Sandison replaces Mark Boden, who departed at the end of last month, at a time when the local authority is arguably in its most stable financial condition for several decades, though it continues to face stern challenges amid continuing public spending austerity. 

She told Shetland News it was a “real honour” and she was excited about getting down to the job, while recognising the challenges that lie ahead.

“We’re going to continue to face reducing financial allocations from the government, and our costs are growing, and the demands on our services will be growing,” Sandison said.

“My focus initially is really to understand what that means for people, and work with the staff, because our staff know how we can be better, more efficient, meet the needs of the community.

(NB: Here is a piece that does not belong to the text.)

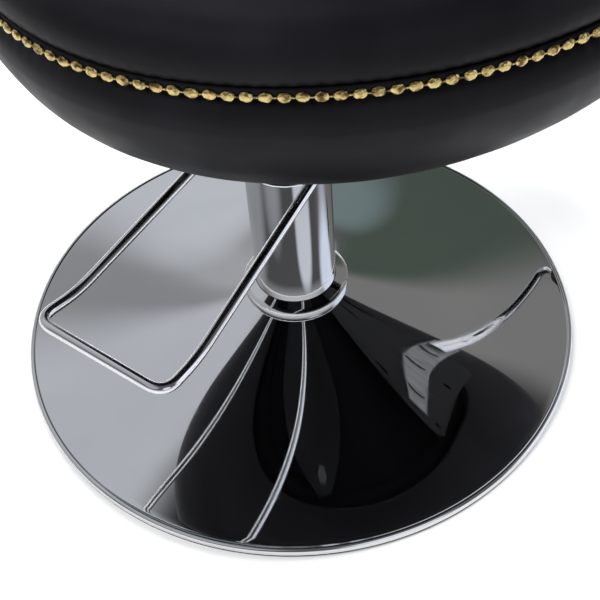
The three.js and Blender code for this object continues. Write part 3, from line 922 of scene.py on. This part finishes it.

“I want to do a lot of listening, using the innovation and creativity of our staff to help make the transitions that we need to make.

“I think I have been appointed because of the fact I was so interested in the staff, and working to make the culture of the council more focused on being a healthy environment to be at work.”

It is not something she envisaged when she arrived in the islands over 13 years ago: “No, I didn’t, definitely not, so I’m absolutely delighted, and I think it really shows people that you can make a career in the council, there are opportunities, and you can make your way up and demonstrate your skills,” she said.

“it is a long time since [the SIC] appointed internally, and again we had a really strong interest in this post, so it is a really good sign for the council that the number of internal candidates again shows the commitment to staff development.”

Sandison, who at 44 is also the youngest person to take on the role in recent times, will be working with a predominantly male council – 17 out of 22 members – and that is something she is already accustomed to.

“I think it’s a real honour and securing a place in history as the first female chief executive of the council,” she said. “I’ve always worked in a very male environment. Infrastructure is a heavily male-dominated workforce – it doesn’t feel that different to me because that’s been the route I’ve made it through the council.”

She was one of several members of the SIC’s senior management team to be interviewed for the role, and felt that “any of the internal candidates had the skills and capability” to take the job on.

Council convener Malcolm Bell said he was “very much looking forward” to working with Sandison.

“We had some very strong candidates for this position, but after a lengthy process, Maggie Sandison has been appointed.

“Our outgoing chief executive Mark Boden left the council in a robust condition after his six years of outstanding service – and I’m looking forward now to the future with Maggie at the helm.”

Prior to moving to Shetland, Sandison had been working at Arun district council in West Sussex, where she was in charge of environmental health in the towns of Littlehampton and Bognor Regis.

She is a popular figure among many within the local authority, and is also widely viewed as one of the SIC’s most effective public communicators. 

Development director Neil Grant – not one of the applicants – had been acting chief executive since Boden’s departure.

The job, which was advertised in November with a £105,000 salary, was held by Boden for over five years, with his predecessor Alistair Buchan in the job for over two years from 2010.

Prior to the short-lived tenure of David Clark in 2009, native islander Morgan Goodlad had been in the post for a decade and that longevity – if perhaps not his management style – is something Sandison hopes to emulate.

“I think it would be good for the council to have some stability, some consistency in their chief executive,” she said. “I certainly hope I’ll be there for a decade or longer, but you also have to be aware of your own expiry date, and if I ever lost enthusiasm or commitment to the job, I will not submit the council or the staff to that.”

Sandison, a huge fan of live music who travels all over the UK and beyond to festivals every year, is determined that her new post won’t get in the way of that pastime.

“My music festival habit is what keeps me sane, so I’m going to need it even more than I did before!”